>> BEGIN MATERIAL FOR THIS EXERCISE

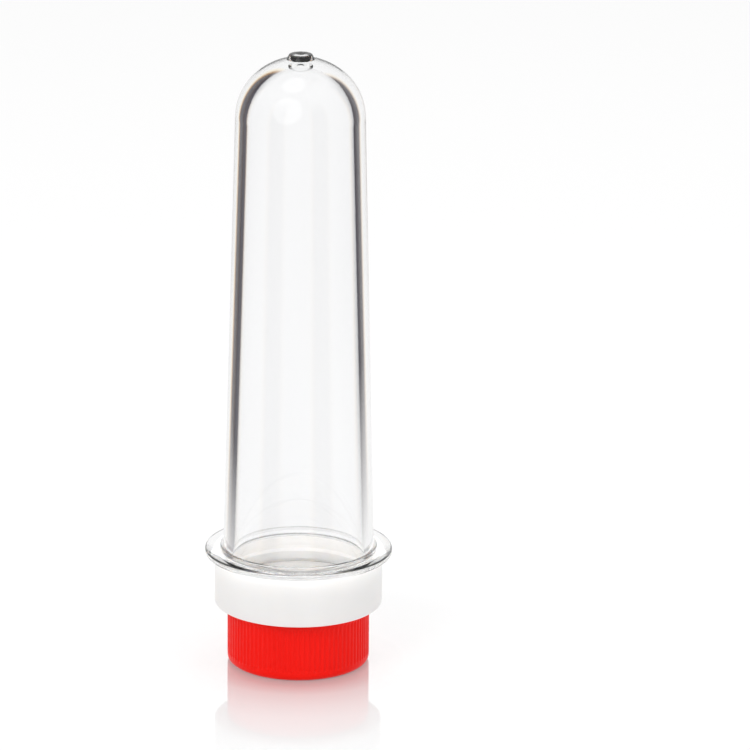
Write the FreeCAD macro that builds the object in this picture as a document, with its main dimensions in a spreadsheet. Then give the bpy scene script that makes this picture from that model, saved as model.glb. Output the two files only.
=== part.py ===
import FreeCAD, Part
import math
import os
import Sketcher

# Blow-moulding preform standing on its closure: a clear tube with its dome up, a white neck adapter
# snapped on below the support ring, and a ribbed screw cap on the adapter's threaded neck.
# Millimetres. The origin is the centre of the cap's closed end, on the surface it stands on, +Z up.
# Heights are above that surface. "Top" faces the dome and "under" faces the cap.
SIZES = {
    # preform: clear tube
    "mouthHeight": 20.0,  # the tube's open end, inside the adapter
    "neckRadius": 22.0,
    "neckBoreRadius": 19.9,
    "neckBoreTop": 31.0,  # above this the bore narrows into the thick body
    "bodyBoreStart": 38.0,
    "snapBeadRadius": 22.9,
    "snapBeadUnder": 23.4,
    "snapBeadHeight": 2.2,
    "snapLeadIn": 0.8,
    "ringUnder": 33.62,
    "ringThickness": 1.81,
    "ringRadius": 27.8,
    "ringBevel": 0.45,
    "stepRadius": 23.25,  # low step between ring and tube
    "stepHeight": 0.85,
    "footRadius": 22.33,
    "domeCentreHeight": 166.73,
    "domeSideRadius": 16.91,  # arc of the dome's flank
    "domeSideOffset": 2.07,  # how far that arc's centre stands off the axis
    "domeTop": 184.5,
    "wall": 3.6,
    "boreEndRadius": 15.4,
    "nubBaseRadius": 4.3,
    "nubTopRadius": 3.3,
    "nubSink": 0.8,
    "nubRise": 1.1,
    "nubDishRadius": 1.6,
    "nubDishDepth": 0.35,
    # neck adapter: white moulding
    "skirtUnder": 18.35,
    "skirtRadius": 24.95,
    "skirtWall": 1.75,
    "skirtBevel": 0.6,
    "webThickness": 1.65,
    "clipRadius": 22.35,  # inward ring that holds the preform's snap bead
    "clipUnder": 26.2,
    "clipHeight": 2.6,
    "lipHeight": 7.35,
    "neckRootRadius": 18.1,
    "lipBoreRadius": 16.9,
    "lipBevel": 0.4,
    "collarRadius": 14.15,
    "collarBoreRadius": 12.65,
    "collarDrop": 1.2,  # from the lip to the inner collar's end
    "collarLength": 5.1,
    "landDrop": 4.0,  # from the lip to the land that carries the collar
    "landThickness": 1.5,
    # right-hand single-start thread, a trapezoid in section
    "threadLead": 3.18,
    "halfLead": 1.59,
    "threadDepth": 0.9,
    "threadSink": 0.15,  # how far a ridge reaches into its wall
    "neckHalfRoot": 0.95,
    "neckHalfCrest": 0.35,
    "neckThreadDrop": 2.2,  # from the lip to the first ridge's middle
    "neckThreadTurns": 2.0,
    "capHalfRoot": 0.75,
    "capHalfCrest": 0.3,
    "capThreadTurns": 1.5,
    "threadSkin": 0.02,  # what the faded ends leave of the ridge
    "threadReach": 1.1,  # half the height milled away at a ridge's end
    "fadeWidth": 7.0,
    "fadeCutter": 12.0,
    # screw cap
    "capRadius": 21.14,
    "capHeight": 17.6,
    "capBoreRadius": 19.35,
    "capFloorTop": 2.0,
    "edgeRound": 1.7,  # closed end's rounding, turned as three short cones
    "edgeMiddle": 0.85,
    "edgeNear": 0.228,
    "capRimBevel": 0.35,
    "recessRadius": 16.5,
    "recessDepth": 0.4,
    "fluteCount": 86,
    "fluteDepth": 0.32,
    "fluteHalfFloor": 0.25,
    "fluteHalfMouth": 0.52,
    "fluteUnder": 2.7,
    "fluteTop": 16.1,  # a plain band is left round the open end
    # sealing plug in the cap
    "plugDiscRadius": 18.9,
    "plugDiscThickness": 1.1,
    "plugRadius": 16.55,
    "plugWall": 1.1,
    "plugTop": 9.1,
    "plugLeadIn": 0.5,
}

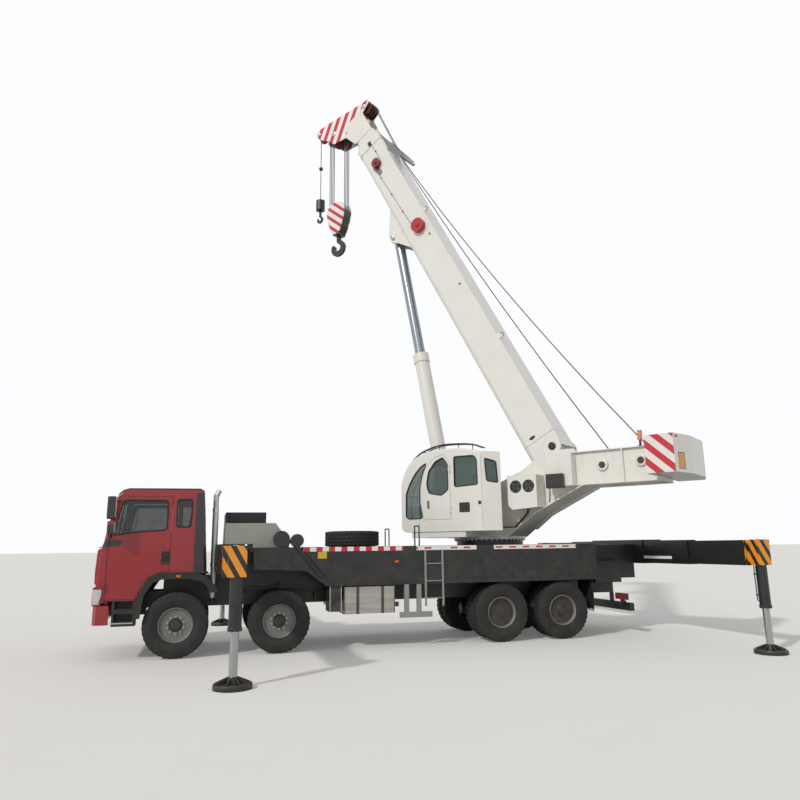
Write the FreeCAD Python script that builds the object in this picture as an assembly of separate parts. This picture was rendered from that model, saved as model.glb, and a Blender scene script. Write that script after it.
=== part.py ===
import FreeCAD, Part
import math
import os

# All sizes are in millimetres. The truck is drawn with x = 0 at its first axle, +X forwards,
# +Y to its left and z = 0 on the ground. The upper structure is drawn with its slewing axis
# at the origin, the boom with its foot pin at the origin, and both are then put in place.
V = FreeCAD.Vector

# Wheels and axles
holeCount = 10
holeRadius = 24.0
holeCircle = 178.0
wheelRadius = 560.0
beadRadius = 292.0
rimGap = 0.5
tyreFacets = 36
frontTyreWidth = 310.0
rearTyreWidth = 290.0
twinGap = 35.0
frontWheelY = 1022.0
twinOuterY = 1090.0
kingpinY = 860.0
kingpinRadius = 26.0
kingpinGap = 0.08
hubRadius = 120.0
spindleRadius = 40.0
bearingGap = 0.08
steeredAxles = [  # name, x
    ("1", 0.0),
    ("2", -1800.0),
]
drivenAxles = [  # name, x
    ("3", -6150.0),
    ("4", -7490.0),
]
rimWall = 29.0
discThickness = 14.0
drumRadius = 215.0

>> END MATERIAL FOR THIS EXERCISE

◆ WORK TO COMPLETE ◆
Your task is to reproduce the whole listing exactly.

◆ SOLUTION ◆
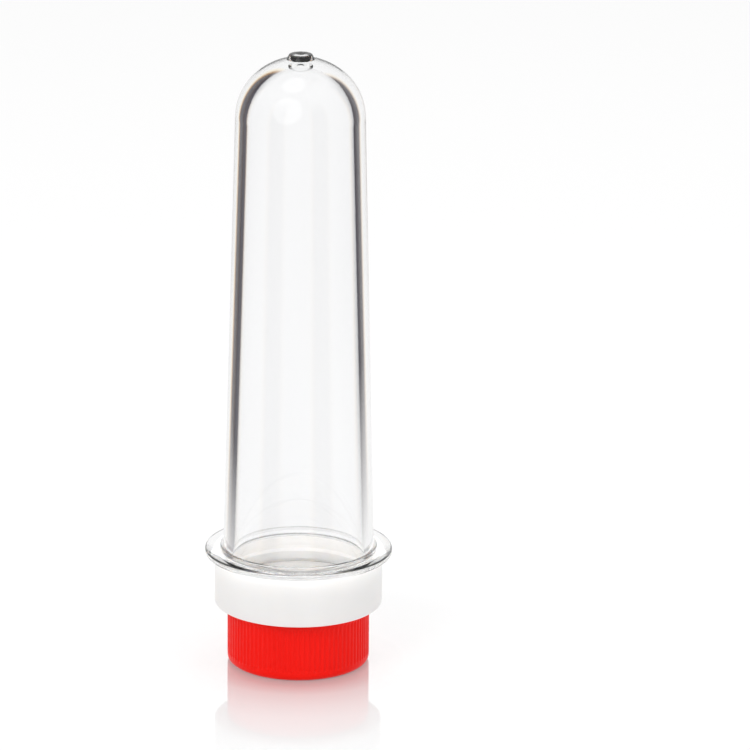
Write the FreeCAD macro that builds the object in this picture as a document, with its main dimensions in a spreadsheet. Then give the bpy scene script that makes this picture from that model, saved as model.glb. Output the two files only.
=== part.py ===
import FreeCAD, Part
import math
import os
import Sketcher

# Blow-moulding preform standing on its closure: a clear tube with its dome up, a white neck adapter
# snapped on below the support ring, and a ribbed screw cap on the adapter's threaded neck.
# Millimetres. The origin is the centre of the cap's closed end, on the surface it stands on, +Z up.
# Heights are above that surface. "Top" faces the dome and "under" faces the cap.
SIZES = {
    # preform: clear tube
    "mouthHeight": 20.0,  # the tube's open end, inside the adapter
    "neckRadius": 22.0,
    "neckBoreRadius": 19.9,
    "neckBoreTop": 31.0,  # above this the bore narrows into the thick body
    "bodyBoreStart": 38.0,
    "snapBeadRadius": 22.9,
    "snapBeadUnder": 23.4,
    "snapBeadHeight": 2.2,
    "snapLeadIn": 0.8,
    "ringUnder": 33.62,
    "ringThickness": 1.81,
    "ringRadius": 27.8,
    "ringBevel": 0.45,
    "stepRadius": 23.25,  # low step between ring and tube
    "stepHeight": 0.85,
    "footRadius": 22.33,
    "domeCentreHeight": 166.73,
    "domeSideRadius": 16.91,  # arc of the dome's flank
    "domeSideOffset": 2.07,  # how far that arc's centre stands off the axis
    "domeTop": 184.5,
    "wall": 3.6,
    "boreEndRadius": 15.4,
    "nubBaseRadius": 4.3,
    "nubTopRadius": 3.3,
    "nubSink": 0.8,
    "nubRise": 1.1,
    "nubDishRadius": 1.6,
    "nubDishDepth": 0.35,
    # neck adapter: white moulding
    "skirtUnder": 18.35,
    "skirtRadius": 24.95,
    "skirtWall": 1.75,
    "skirtBevel": 0.6,
    "webThickness": 1.65,
    "clipRadius": 22.35,  # inward ring that holds the preform's snap bead
    "clipUnder": 26.2,
    "clipHeight": 2.6,
    "lipHeight": 7.35,
    "neckRootRadius": 18.1,
    "lipBoreRadius": 16.9,
    "lipBevel": 0.4,
    "collarRadius": 14.15,
    "collarBoreRadius": 12.65,
    "collarDrop": 1.2,  # from the lip to the inner collar's end
    "collarLength": 5.1,
    "landDrop": 4.0,  # from the lip to the land that carries the collar
    "landThickness": 1.5,
    # right-hand single-start thread, a trapezoid in section
    "threadLead": 3.18,
    "halfLead": 1.59,
    "threadDepth": 0.9,
    "threadSink": 0.15,  # how far a ridge reaches into its wall
    "neckHalfRoot": 0.95,
    "neckHalfCrest": 0.35,
    "neckThreadDrop": 2.2,  # from the lip to the first ridge's middle
    "neckThreadTurns": 2.0,
    "capHalfRoot": 0.75,
    "capHalfCrest": 0.3,
    "capThreadTurns": 1.5,
    "threadSkin": 0.02,  # what the faded ends leave of the ridge
    "threadReach": 1.1,  # half the height milled away at a ridge's end
    "fadeWidth": 7.0,
    "fadeCutter": 12.0,
    # screw cap
    "capRadius": 21.14,
    "capHeight": 17.6,
    "capBoreRadius": 19.35,
    "capFloorTop": 2.0,
    "edgeRound": 1.7,  # closed end's rounding, turned as three short cones
    "edgeMiddle": 0.85,
    "edgeNear": 0.228,
    "capRimBevel": 0.35,
    "recessRadius": 16.5,
    "recessDepth": 0.4,
    "fluteCount": 86,
    "fluteDepth": 0.32,
    "fluteHalfFloor": 0.25,
    "fluteHalfMouth": 0.52,
    "fluteUnder": 2.7,
    "fluteTop": 16.1,  # a plain band is left round the open end
    # sealing plug in the cap
    "plugDiscRadius": 18.9,
    "plugDiscThickness": 1.1,
    "plugRadius": 16.55,
    "plugWall": 1.1,
    "plugTop": 9.1,
    "plugLeadIn": 0.5,
}

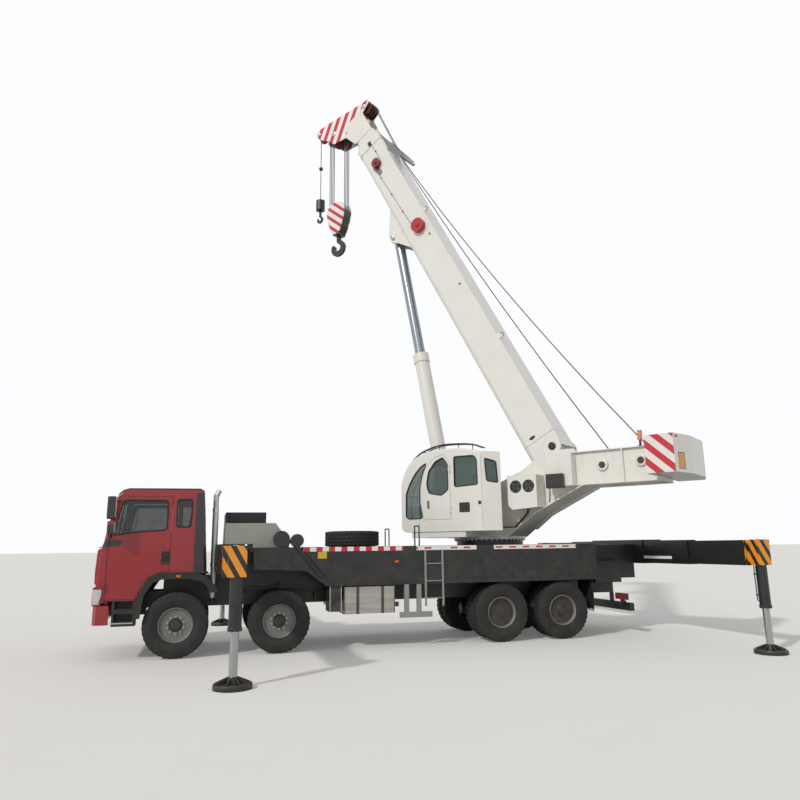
Write the FreeCAD Python script that builds the object in this picture as an assembly of separate parts. This picture was rendered from that model, saved as model.glb, and a Blender scene script. Write that script after it.
=== part.py ===
import FreeCAD, Part
import math
import os

# All sizes are in millimetres. The truck is drawn with x = 0 at its first axle, +X forwards,
# +Y to its left and z = 0 on the ground. The upper structure is drawn with its slewing axis
# at the origin, the boom with its foot pin at the origin, and both are then put in place.
V = FreeCAD.Vector

# Wheels and axles
holeCount = 10
holeRadius = 24.0
holeCircle = 178.0
wheelRadius = 560.0
beadRadius = 292.0
rimGap = 0.5
tyreFacets = 36
frontTyreWidth = 310.0
rearTyreWidth = 290.0
twinGap = 35.0
frontWheelY = 1022.0
twinOuterY = 1090.0
kingpinY = 860.0
kingpinRadius = 26.0
kingpinGap = 0.08
hubRadius = 120.0
spindleRadius = 40.0
bearingGap = 0.08
steeredAxles = [  # name, x
    ("1", 0.0),
    ("2", -1800.0),
]
drivenAxles = [  # name, x
    ("3", -6150.0),
    ("4", -7490.0),
]
rimWall = 29.0
discThickness = 14.0
drumRadius = 215.0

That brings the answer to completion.